We are anchored in Le Marin, a huge sheltered bay at Martinique’s southern tip. We’ve been here twice before – the last time we also came for sail repairs. Le Marin yachtie-wise is an enormous parking lot with a never-ending anchorage and two large marinas. The last time we came here, we went into the marina.

There was no swimming pool though. It was surprising – most marinas in the Eastern Caribbean have pools, since these sheltered location tend to be hot hot hot. Paying for a marina usually gives you this lovely perk, even if the pool is tiny like in St Lucia. Kids don’t complain. Perfect afternoon, post-school hangout spot.
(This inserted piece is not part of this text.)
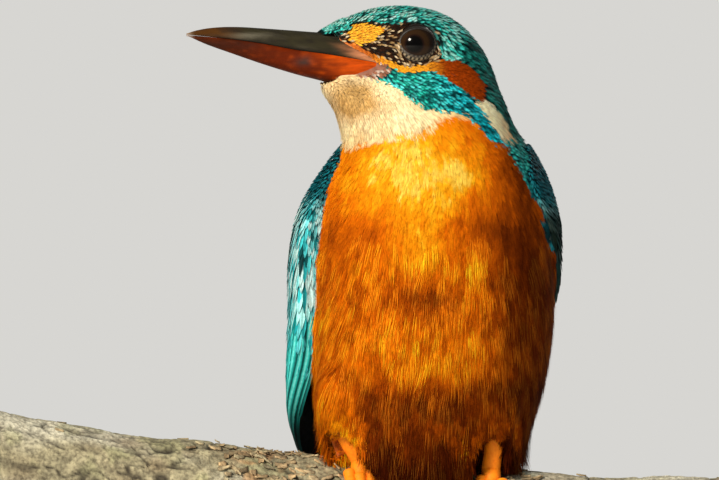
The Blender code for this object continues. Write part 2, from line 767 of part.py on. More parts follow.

I don’t know why there isn’t one here in Le Marin. I suppose I’m surmising – but perhaps the French are perfunctory about tying a boat up. That the only reason you tie up is to fix, provision and repair. Relaxing? Settling in? That would stop you leaving and setting off on a long, epic adventure which sailing French people are born for. The smaller the boat, the better. And with the minimum amount of anchoring chain.

We’ve just arrived in Europe, for all intents and purposes. It’s surreal to say at the least. Martinique is known as an actual Department of France. As though France is an office building and Martinique takes up the fifth floor. No pool on the 5th floor though. There’s a way of doing things and it’s up to us learn it.

Eventually, Jack put the phone down. Not unhappy but still non-plussed as to the location of the sail loft. No matter.